In this connection, it is important to highlight that Fuad Ahmedli’s activity, by no means, should be viewed as operative-search activity, since the service of rendering information to the clients was included in his duties. He did not have any need to illegally use any kind of technology to pass data over to the clients. On daily and hourly basis operators have gathered information and forwarded it to the necessary addressees. This service is included to all operators’ duties. Based on the logic of investigation, all operators should’ve been brought to criminal accountability. Fuad Ahmedli actions do not fall under the nature of operative-search activity.

According to Article 5.3 of the Law on “Personal Data”, publicly available personal data refers to the personal data of “data subject”, depersonalised in the established order, the data that was made publicly available by individual concerned, or was entered on his or her given consent to the information system created for public use. The last name, name, and patronymic name refers to permanently open data. Securing the confidentiality of personal data which is publicly available is not required.” From the materials of the criminal case, it is evident that Azerfon LLC makes contracts with its client; clients provide personal data to the organization, and in such way, they give their consent to use these datas.

According to Article 38.2 of the Law on “Receiving information”, personal information is the aggregate of datas related on personal and family life. Restrictions on obtaining information are specified in the article itself. Name, last name, patronymic name and also address of person is not included to the list. There were no proofs in the criminal case that the data that Fuad Ahmedli was passing over, was confidential. Thus, one cannot be held criminal liable for transferring their information.
In this connection, it should be indicated that even if the case of data transfer occurred, it would‘ve lead to the application of disciplinary measures by LLC Azerfon towards the violator. Interrogated in the capacity of the witness, the responsible person of the company - Shain Efendiyev, gave the evidence that such cases have occurred on repeated occasions and the violators were subjected to disciplinary measures. This fact once again proves that there is no components of the crime in Fuad Ahmedli actions.

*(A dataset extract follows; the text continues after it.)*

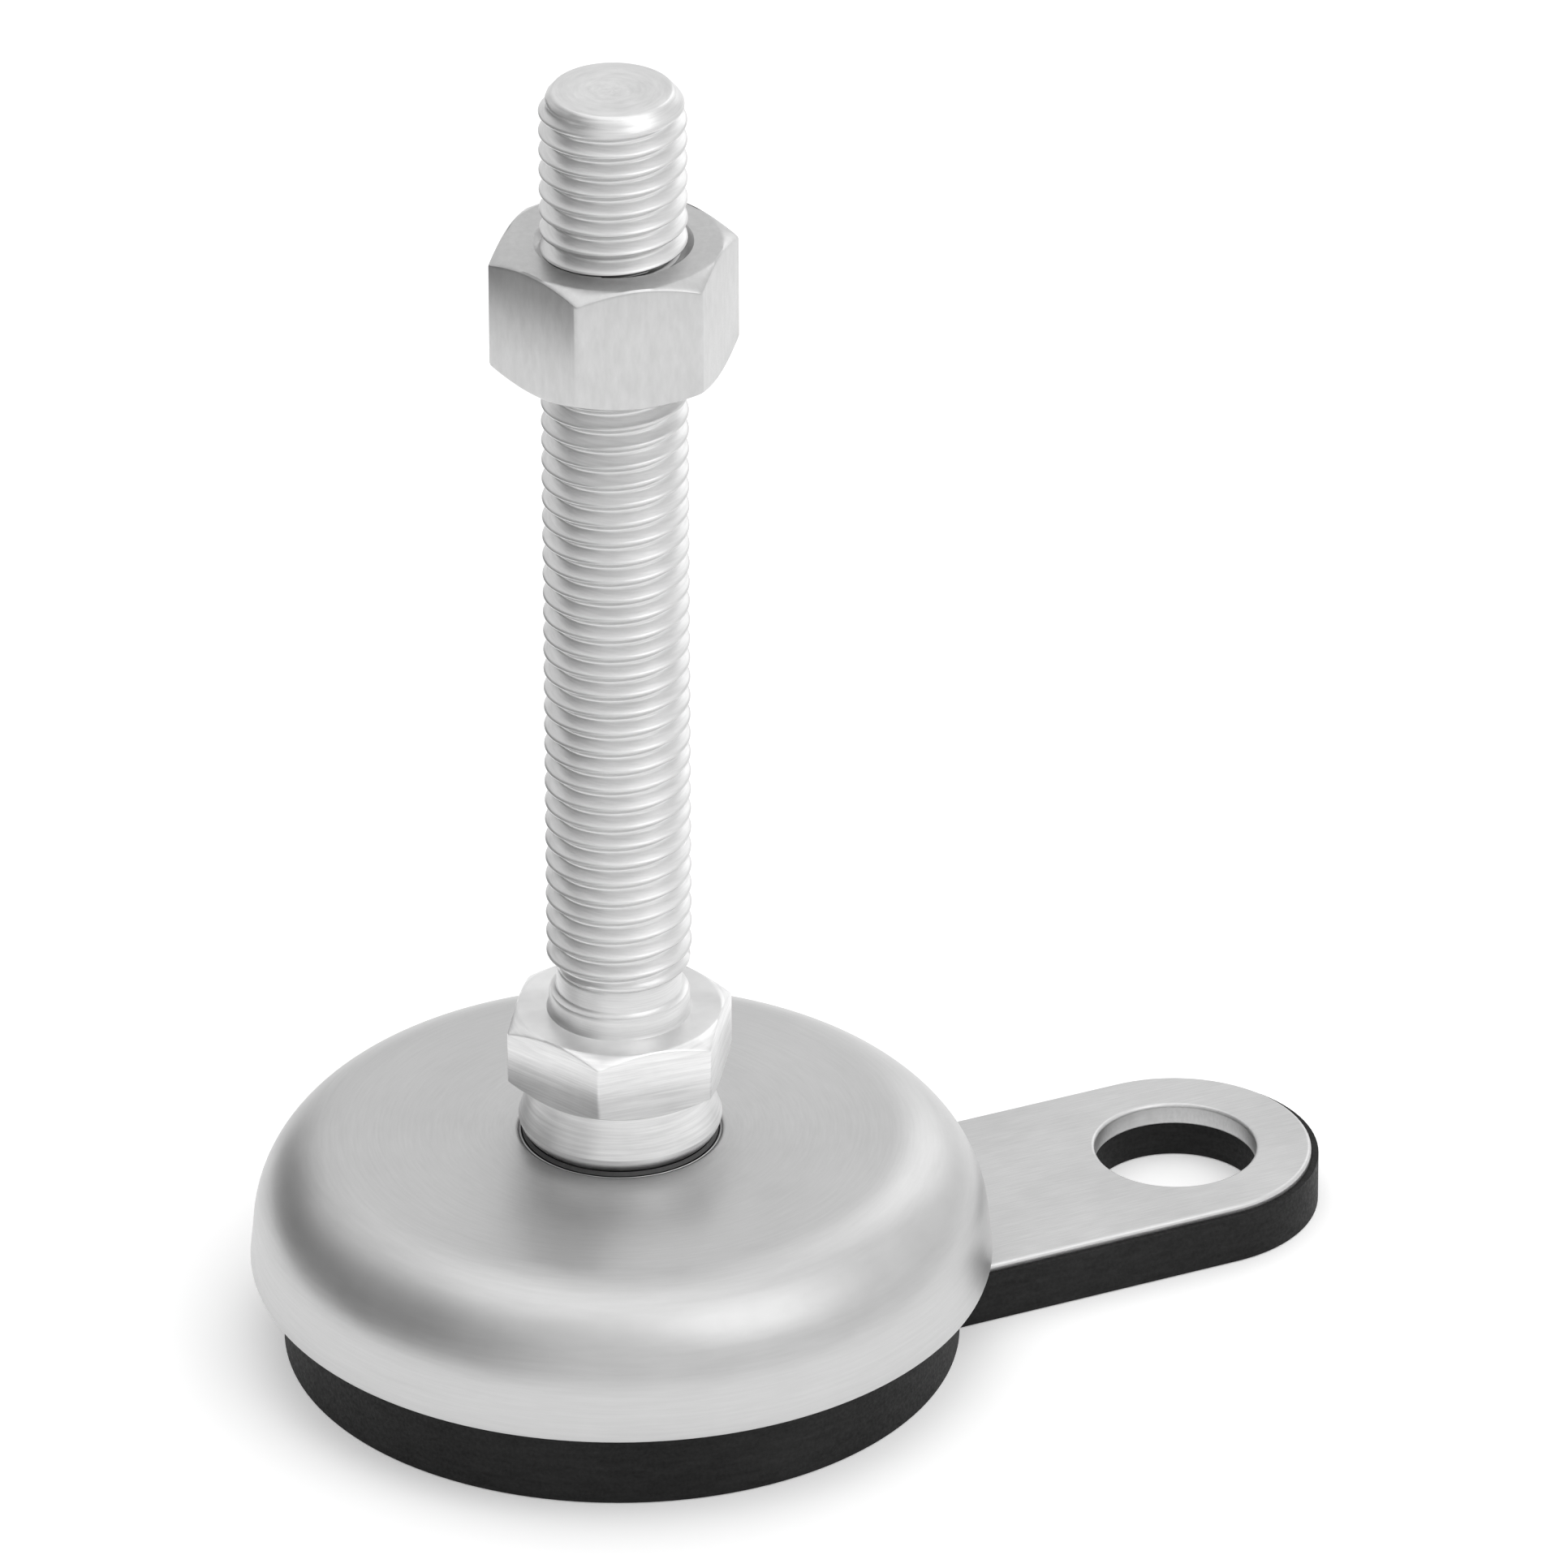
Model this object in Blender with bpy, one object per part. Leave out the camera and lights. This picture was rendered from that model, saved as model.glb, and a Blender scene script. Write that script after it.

Highly important element is related to the application of the technical means, which were, as if, used to obtain personal details. F. Ahmedli used equipment (computers), which is used as well by other operators. This equipment is especially designed to store information. It is not designed for searching purposes. The court, without having any evidences, or grounds acknowledged equipment (computers), that was used by dozens of operators, as the equipment, designed to search information.
Attorney told to the court about the violation of Article 6 (2) of the European Convention on protection of human rights and fundamental freedoms, which states that;” Everyone charged with a criminal offence shall be presumed innocent until proved guilty according to law.” On August 19, 2016 State Security Service and General’s Prosecutor’s Office disseminated the statement relying on the official version of investigation, where F. Ahmedli name was mentioned, and where he was accused in committing the crime.

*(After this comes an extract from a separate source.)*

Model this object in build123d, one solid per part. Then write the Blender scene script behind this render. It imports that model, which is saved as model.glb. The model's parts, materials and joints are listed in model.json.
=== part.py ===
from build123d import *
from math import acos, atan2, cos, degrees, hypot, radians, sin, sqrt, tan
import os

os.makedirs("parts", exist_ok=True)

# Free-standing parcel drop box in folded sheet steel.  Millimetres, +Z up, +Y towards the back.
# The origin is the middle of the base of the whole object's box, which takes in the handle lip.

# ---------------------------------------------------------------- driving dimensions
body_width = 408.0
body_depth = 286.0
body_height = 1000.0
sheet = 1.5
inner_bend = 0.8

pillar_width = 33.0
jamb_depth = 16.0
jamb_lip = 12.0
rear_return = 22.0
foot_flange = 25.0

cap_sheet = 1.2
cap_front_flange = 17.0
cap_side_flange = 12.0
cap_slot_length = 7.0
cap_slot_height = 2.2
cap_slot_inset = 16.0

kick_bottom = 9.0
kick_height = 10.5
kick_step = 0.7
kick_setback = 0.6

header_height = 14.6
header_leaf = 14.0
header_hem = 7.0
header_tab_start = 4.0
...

In such way, the Presumption of Innocence was violated in accordance with the Article 23 of the Constitution of the Republic of Azerbaijan and Article 21 of the Code of Criminal Procedure of the Azerbaijan Republic.
In decision of European Court of Human Rights (ECHR) on the case of Fatullayev v. Azerbaijan from April 22, 2010 was recognized the violation of the Article 6 (2) of the European Convention on protection of human rights and fundamental freedoms. This is what indicated in item 159 of the decision of ECHR: “ The Court reiterates that Article 6 § 2, in its relevant aspect, is aimed at preventing the undermining of a fair criminal trial by prejudicial statements made in close connection with those proceedings. The presumption of innocence enshrined in paragraph 2 of Article 6 is one of the elements of the fair criminal trial that is required by paragraph 1 (see Allenet de Ribemont, §35).

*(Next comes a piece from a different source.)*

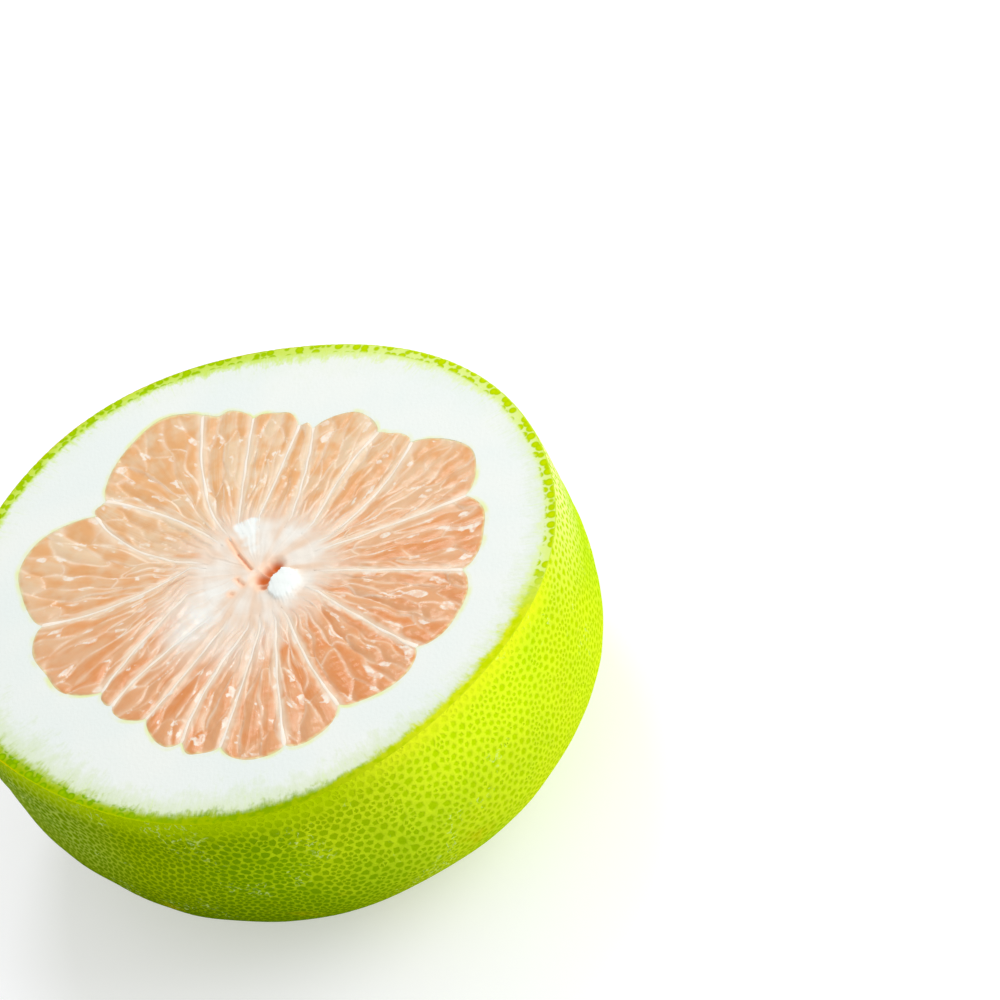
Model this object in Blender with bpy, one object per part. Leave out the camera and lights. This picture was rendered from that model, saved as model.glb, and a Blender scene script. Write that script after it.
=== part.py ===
"""Half of a pink pomelo, cut across the middle and standing on its flat blossom end.

Origin: bottom centre of the half. +Z goes up through the cut face, which is level.
Nodes: rind (green skin), pith (white layer, membranes and middle in one body) and
pulp_01 to pulp_19 (the pink pulp of each segment, counted round the cut against the clock).
"""

import math
import random

import bmesh
import bpy
from mathutils import Vector

MM = 0.001

# Outside of the half
RIM_RADIUS = 75 * MM
DEPTH = 67.7 * MM
WIDEST_BELOW_CUT = 16.7 * MM
SQUARENESS = 3.1
RIM_WAVES = {2: (-0.003, -0.001), 3: (0.007, 0.007), 4: (0.008, 0.001), 5: (-0.009, -0.003)}
BLOSSOM_SHIFT = Vector((5.6, 0.7)) * MM
BASE_RADIUS = 22 * MM
SCAR_RADIUS = 5 * MM
SCAR_DEPTH = 0.9 * MM
SIDES = 56
SKIN_RINGS = 9
BOWL_RINGS = 8
BOWL_TURN = math.radians(80)

# Layers
RIND_THICKNESS = 2.6 * MM
GAP = 0.3 * MM
MEMBRANE_THICKNESS = 0.8 * MM
PULP_INSET = MEMBRANE_THICKNESS / 2 + GAP
PULP_DEPTH = 50 * MM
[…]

It not only prohibits the premature expression by the tribunal itself of the opinion that the person “charged with a criminal offence” is guilty before he has been so proved according to law (see Minelli v. Switzerland, 25 March 1983, § 38, Series A no. 62), but also covers statements made by other public officials about pending criminal investigations which encourage the public to believe the suspect guilty and prejudge the assessment of the facts by the competent judicial authority (see Allenet de Ribemont, cited above, § 41, and Daktaras v. Lithuania, no. 42095/98, §§ 41-43, ECHR 2000-X). The Court stresses that Article 6 § 2 cannot prevent the authorities from informing the public about criminal investigations in progress, but it requires that they do so with all the discretion and circumspection necessary if the presumption of innocence is to be respected (see Allenet de Ribemont, cited above, § 38).
(http://www.mmdc.ru/praktika_evropejskogo_suda/praktika_po_st10_evropejskoj_konvencii/europ_practice6/)
http://hudoc.echr.coe.int/eng#{"dmdocnumber":["866824"],"itemid":["001-98401"]}
And the last thing to mention is whether F. Ahmedli was an official, since he was charged under article 308.2 of the Criminal Code of Azerbaijan Republic and under this article subject must be an official.
The objective aspect of abusing official powers is characterized by a set of essential factors:
• contrary to interests of service, use by the official service powers from self-interest and other personal interests;
• causing essential harm to rights and legitimate interests of citizens or organisations or protected by law interests of a society or state;
• causal conjunction between act and consequence.
In the criminal case there is no evidence confirming that F. Ahmedli was an official.
Evidently, from the analysis of the criminal case, F. Ahmedli is not the subject of the articles, that were incriminated against him; court of first instance, issued unlawful and groundless verdict, and violated several norms of national and international law, including precedents of European Court on Human Rights.